The CNI HelmCharts are bootstrap charts, which run with host network and tolerate most things, including the NotReady taint. Are you sure this is the root cause of the failure to recover?

if chart.Spec.Bootstrap {
job.Spec.Template.Spec.NodeSelector[LabelNodeRolePrefix+LabelControlPlaneSuffix] = "true"
job.Spec.Template.Spec.HostNetwork = true
job.Spec.Template.Spec.Tolerations = []corev1.Toleration{
{
Key: corev1.TaintNodeNotReady,
Effect: corev1.TaintEffectNoSchedule,
},
{
Key: TaintExternalCloudProvider,
Operator: corev1.TolerationOpEqual,
Value: "true",
Effect: corev1.TaintEffectNoSchedule,
},
{
Key: "CriticalAddonsOnly",
Operator: corev1.TolerationOpExists,
},
{
Key: LabelNodeRolePrefix + LabelEtcdSuffix,
Operator: corev1.TolerationOpExists,
Effect: corev1.TaintEffectNoExecute,
},
{
Key: LabelNodeRolePrefix + LabelControlPlaneSuffix,
Operator: corev1.TolerationOpExists,
Effect: corev1.TaintEffectNoSchedule,
},
}

@brandond I believe so, I see a pending helm install pod like such:

$ kubectl --kubeconfig ~/.kube/rke2_config get event --namespace kube-system --field-selector involvedObject.name=helm-install-rke2-cilium-zwdfb
LAST SEEN   TYPE      REASON             OBJECT                               MESSAGE
28m         Warning   FailedScheduling   pod/helm-install-rke2-cilium-zwdfb   0/1 nodes are available: 1 node(s) had untolerated taint {node.cilium.io/agent-not-ready: }. preemption: 0/1 nodes are available: 1 Preemption is not helpful for scheduling.

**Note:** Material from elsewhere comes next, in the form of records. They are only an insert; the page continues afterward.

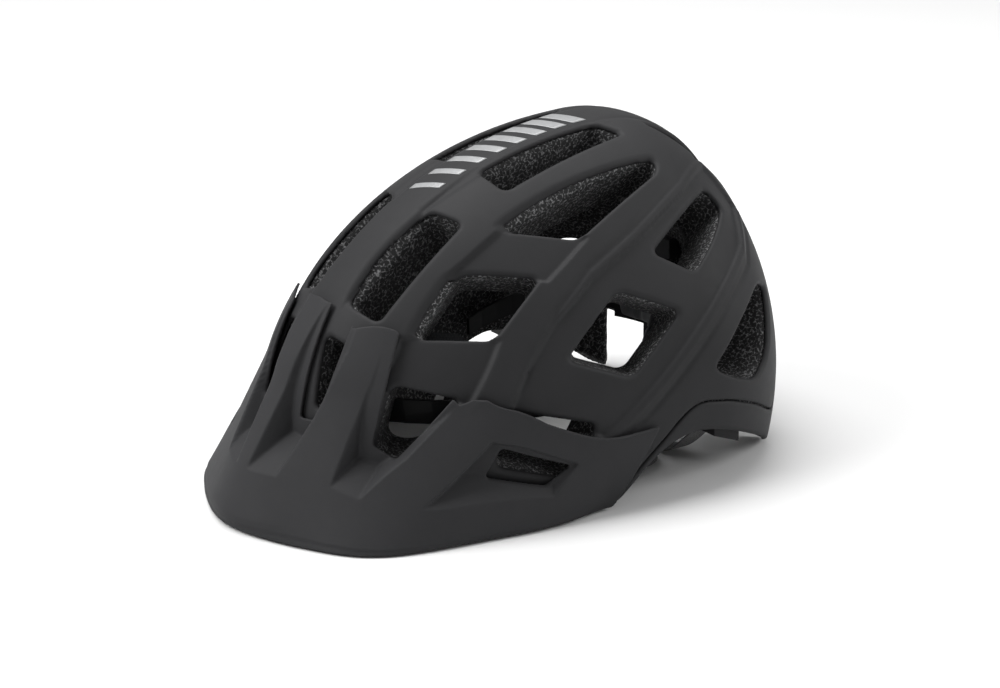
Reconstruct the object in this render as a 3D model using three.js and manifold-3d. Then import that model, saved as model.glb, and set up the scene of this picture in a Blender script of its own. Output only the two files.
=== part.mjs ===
// An all-mountain cycling helmet with a five-fingered visor, modelled as the pieces that it comes apart into.
// Millimetres. +Z is up, the front is -Y and the wearer's left is +X. The helmet stands on a flat floor at z = 0.
// The origin is on the floor, in the middle of the bounding box. Nearly everything mirrors in the plane x = 0.

import * as THREE from 'three';
import { ConvexGeometry } from 'three/addons/geometries/ConvexGeometry.js';
import { mergeVertices } from 'three/addons/utils/BufferGeometryUtils.js';
import Module from 'manifold-3d';

const wasm = await Module();
wasm.setup();

// ---- Driving dimensions ----

// The outer surface is an egg: an ellipsoid with a different semi-axis on each side of its centre.
const CENTRE = new THREE.Vector3(0, 69.5, 41);
const SHELL = { side: 109, front: 194, rear: 95, crown: 135, below: 140 };
const RIDGE = { height: 3.3, flat: 5, fade: 40 }; // raised centre band, with its half-widths in degrees of roll
const SKIN = 1.5;
const GAP = 0.35;
const FOAM = { side: 30, front: 36, rear: 32, crown: 33, below: 30 }; // depth of the head cavity under the surface
const GRID = { around: 32, along: 22 };

// Side profiles as [y, z], from front to rear: the bottom rim, and the groove above the lower band.
const RIM = [
  [-150, 56], [-102, 37], [-55, 22], [-15, 6], [3, 0], [11, 0], [27, 20], [40, 30], [56, 34],
  [73, 31], [91, 24], [117, 11], [130, 0], [175, 0],
];
const GROOVE = [
  [6, -9], [12, 10], [27, 26], [49, 46], [59, 50], [80, 46], [100, 38], [122, 25], [130, 22.5], [133, 41],
  [152, 35.5], [175, 29],
];
const BAND_START = 14;

// Arch over the nape, between the two rear corners that the helmet stands on. Each side wall runs in from the corner
// [x, y] to a point in the head cavity, and the roof is a side profile [y, z].
const NAPE_ARCH = { corner: [71, 136], inner: [31, 106], behind: 200, roof: [[100, 51], [180, 17]] };

// Vents of the left half as corners [y, roll]. Roll is the angle from straight up, in degrees, about the egg's long
// axis. The foam's opening narrows inwards about the vent's middle, or goes to corners of its own.
const VENTS = {
  crown: { outer: [[-14.5, 7.5], [59.5, 7], [66.5, 12.3], [-11.5, 16.2]] },
  brow: { outer: [[-95.5, 15.2], [-46.5, 9.5], [-39.5, 18.4], [-90.5, 28.6]] },
  long: { outer: [[-22.5, 26], [45.5, 21.7], [72.5, 21.7], [70.5, 25], [10.5, 35.3]] },
  front: { outer: [[-51.5, 31], [-17.5, 41.5], [-47.5, 53], [-78.5, 43]] },
  temple: { outer: [[-93.5, 57], [-68.5, 70], [-80.5, 85], [-94.5, 92], [-102.5, 87]] },
  lower_brow: { outer: [[-107.5, 15], [-103, 32], [-110, 56], [-119, 47]] },
  side: {
    outer: [[-14.5, 65], [19.5, 51], [52.5, 60], [19.5, 74]],
    inner: [[-2, 65], [28, 55], [50, 61], [30, 72]],
  },
  upper_rear: { outer: [[48.5, 44], [102.5, 29.5], [109.5, 34], [69.5, 51]] },
  arm: { outer: [[-47.5, 77], [-2.5, 86], [-15.5, 101], [-53, 95]] },
  rear: { outer: [[69.5, 77], [97.5, 63.5], [115.5, 57], [127.5, 58], [115.5, 78.5], [99.5, 84], [76.5, 80]] },
  exhaust_high: { outer: [[90, 9], [132, 10], [136, 22], [112, 19]] },
  exhaust_low: { outer: [[139, 32], [150, 36], [152, 62], [141, 60]] },
};
const VENT_TAPER = 0.85;
const WALL = 30; // depth over which a vent goes from its outer to its inner outline
const DIAL_POCKET = { halfWidth: 21, front: 100, back: 137, above: 21 };

// Visor: a plate ruled from a root curve on the shell to a free edge that all but touches the floor.
const VISOR_PLATE = 2.2;
const VISOR_STANDOFF = 3.4; // outer face of the visor above the shell where it lies on it
const VISOR_ROOT = [[0, -98.5], [28, -88.5], [71, -64.5], [80, -36.5], [89, -1.5], [89, 33.5]]; // [roll, y]
const VISOR_EDGE = [
  [0, -162, 1.6], [48, -147.5, 1.2], [82, -119.5, 1.2], [98, -60.5, 1.2], [103, -25.5, 1.2], [100, 7, 1.4],
];
const VISOR_TIP = { inner: 0.13, bay: 0.24, outer: 0.38 };
const CHANNEL_FLOOR = 0.42; // share of the way from root to edge where a channel's floor ends
const CHANNEL_MOUTH = 0.68;
const PIVOT = { y: 24.5, z: 33, roll: 94, radius: 3, clearance: 0.35, wall: 3, headRim: 1.4 };

// Head-fit system: two toothed belts on one arc about a vertical axis, pulled together by a dial behind the head.
const BELT = { centreY: 48, radius: 70, thickness: 2, frontAngle: 100, wideAngle: 44, slack: 0.4 };
const DIAL = { z: 62, teeth: 10, pitchRadius: 5, knobRadius: 15, knobDepth: 7.5 };
const HOUSING = { halfAngle: 25, halfHeight: 14, inner: 65.5, wall: 2.4, tongueAngle: 7.5, tongueDrop: 33 };
const WEBBING = { width: 15, thickness: 1.4 };

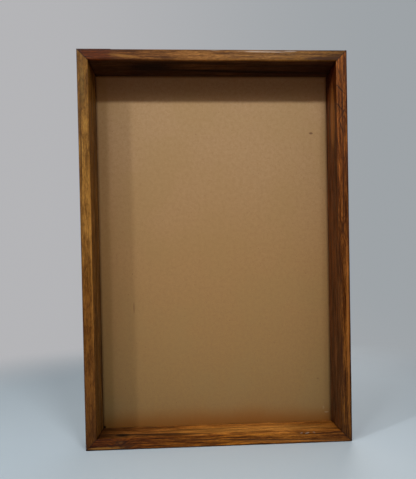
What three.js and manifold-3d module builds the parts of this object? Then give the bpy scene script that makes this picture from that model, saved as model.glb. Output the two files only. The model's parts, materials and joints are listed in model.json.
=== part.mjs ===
// An open-fronted wooden shadow box. Four mitred hardwood rails stand round a deep display recess,
// and a hardboard panel closes the back. The panel lies in a rabbet, where six turn buttons hold
// it, and two D-ring hangers on the side rails carry the box on a wall.
// Millimetres, +Z up, with the open front towards -Y. The origin is on the underside of the bottom
// rail, at the middle of the box's width and depth.

import * as THREE from "three";
import { mergeVertices } from "three/addons/utils/BufferGeometryUtils.js";
import Module from "manifold-3d";

// Box
const FRAME_WIDTH = 319;
const FRAME_HEIGHT = 470;
const RAIL_THICKNESS = 13;
const RECESS_DEPTH = 40; // from the front faces of the rails to the panel
const PANEL_THICKNESS = 3;
const PANEL_INSET = 0.5; // from the rear faces of the rails to the panel's rear face
const RABBET_WIDTH = 5;
const CLEARANCE = 0.3; // between any two pieces that touch on the real box

// Corner nails
const NAIL_LENGTH = 30;
const NAIL_RADIUS = 0.7;
const NAIL_HEAD_RADIUS = 1.1;
const NAIL_HEAD_HEIGHT = 1;
const NAIL_POINT = 2;
const NAIL_SINK = 0.5; // how far a head is punched below the side rail's outer face
const NAIL_EDGE = 11; // from the rail's front face, or from the rabbet, to a nail

// Screws
const SCREW_INSET = 4.2; // from the box's outer faces to every screw on the back
const SCREW_RADIUS = 1.25;
const SCREW_BITE = 9; // the length inside the wood
const SCREW_POINT = 2;
const SCREW_HEAD_RADIUS = 2.5;
const SCREW_HEAD_HEIGHT = 1.5;
const CROSS_LENGTH = 2.8;
const CROSS_WIDTH = 0.7;
const CROSS_DEPTH = 0.8;

// Turn buttons
const BUTTON_THICKNESS = 1.2;
const BUTTON_RADIUS = 3.8;
const BUTTON_REACH = 16; // from the screw to the centre of the round tip
const BUTTON_QUARTER = FRAME_HEIGHT / 4; // side buttons, above and below mid-height

// Hangers
const HANGER_HEIGHT = 300; // above the base
const STRAP_WIDTH = 8;
const STRAP_THICKNESS = 1.6; // two folded layers
const STRAP_TAIL = 3.4; // from the screw to the strap's outer end
const STRAP_CORNER = 2;
const EYE_REACH = 9.8; // from the screw to the ring's straight bar
const EYE_WALL = 0.8;
const RING_WIRE_RADIUS = 1;
const RING_ARC_RADIUS = 7;
const RING_CORNER_RADIUS = 2;
const RING_LEG = 4; // from the bar to the centre of the ring's arc
const RING_STEPS = 44;

// Derived sizes
const FRAME_DEPTH = RECESS_DEPTH + PANEL_THICKNESS + PANEL_INSET;
const REAR = FRAME_DEPTH / 2;
const FRONT = -REAR;
const RABBET_START = FRONT + RECESS_DEPTH - CLEARANCE;
const MITRE_SETBACK = CLEARANCE * Math.SQRT1_2; // half the mitre's gap, measured along the rail
const EYE_HOLE_RADIUS = RING_WIRE_RADIUS + CLEARANCE;
const EYE_RADIUS = EYE_HOLE_RADIUS + EYE_WALL;
const NAIL_DEPTHS = { front: FRONT + NAIL_EDGE, rear: RABBET_START - NAIL_EDGE };
const BEYOND = 5; // how far a cutter reaches past what it cuts
const QUARTER_TURN = Math.PI / 2;
const ROUND_SEGMENTS = 20;
const NAIL_SEGMENTS = 12;
const ARC_SEGMENTS = 6; // per arc, which an outline's arcs double

const COLOURS = {
  top: 0x7a5a36,
  bottom: 0x7a4a20,
  left: 0x80592c,
  right: 0x653a1c,
  hardboard: 0x947351,
  zinc: 0xa9abad,
  screw: 0xb59a5c,
  nail: 0x55524e,
};

const wasm = await Module();
wasm.setup();

// A closed geometry as a solid that can be joined and cut.
function solidOf(geometry) {
  const bare = geometry.clone();
  bare.deleteAttribute("normal");
  bare.deleteAttribute("uv");
  const merged = mergeVertices(bare, 1e-4);
  return new wasm.Manifold(
    new wasm.Mesh({
      numProp: 3,
      vertProperties: new Float32Array(merged.attributes.position.array),
      triVerts: new Uint32Array(merged.index.array),
    }),
  );
}

function geometryOf(solid) {
  const mesh = solid.getMesh();
  const geometry = new THREE.BufferGeometry();
  geometry.setAttribute("position", new THREE.BufferAttribute(mesh.vertProperties, mesh.numProp));
  geometry.setIndex(new THREE.BufferAttribute(mesh.triVerts, 1));
  geometry.computeVertexNormals();
  return geometry;
}

function cut(geometry, cutters) {
  let solid = solidOf(geometry);
  for (const cutter of cutters) {
    solid = solid.subtract(solidOf(cutter));
  }
  return geometryOf(solid);
}

// A solid of revolution about Y from [radius, height] corners, listed from the bottom to the top.
function turned(corners, segments) {
  const profile = corners.map(([radius, height]) => new THREE.Vector2(radius, height));
  return new THREE.LatheGeometry(profile, segments);
}

// A plate of the given outline, which lies in X and Z and is thick along +Y.
function plate(outline, thickness) {
  const settings = { depth: thickness, bevelEnabled: false, curveSegments: ARC_SEGMENTS };
  return new THREE.ExtrudeGeometry(outline, settings).rotateX(-QUARTER_TURN);
}

function piece(name, geometry, colour, roughness, metalness) {
  const material = new THREE.MeshStandardMaterial({ color: colour, roughness, metalness });
  const mesh = new THREE.Mesh(geometry, material);
  mesh.name = name;
  return mesh;
}

const wood = (name, geometry, colour) => piece(name, geometry, colour, 0.45, 0);
const metal = (name, geometry, colour) => piece(name, geometry, colour, 0.35, 0.9);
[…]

I took a stab at adding support for customizing tolerations: #221

Oh right, I'd forgotten about the original topic of this issue. Why does cilium add a custom node.cilium.io/agent-not-ready taint, even if you didn't ask for one? That's dumb. The existing kubelet not-ready taint should cover the CNI not being initialized; I guess they feel like they need some extra logic to make sure they're up before even hostnetwork pods.

Looks like https://docs.cilium.io/en/stable/installation/taints/ covers their thinking, but I don't agree that its useful given how RKE2 deploys cilium. I would recommend turning this off with the --set-cilium-node-taints=false operator option. You can set this via operator.extraArgs in the helm chart.

https://github.com/rancher/rke2-charts/blob/main/charts/rke2-cilium/rke2-cilium/1.9.809/charts/cilium/values.yaml#L1121

cc @thomasferrandiz @rbrtbnfgl in case y'all have notes on how to best pass this through to the cilium subchart, and thoughts on whether or not this is something we should disable by default - given its propensity to break everything else in the cluster if the operator does add this taint.

The other option is to go around and add cilium taint tolerations to everything that we need to run when the CNI is not up, but that sounds like a lot of work to support a questionable decision on the part of the CNI maintainer.

@brandond thanks for the recommendation, I will try to add the operator arguments and see if it solves my problem.

@brandond I agree, it would make sense to disable cilium's taint by default. We can change that in the next cilium update PR.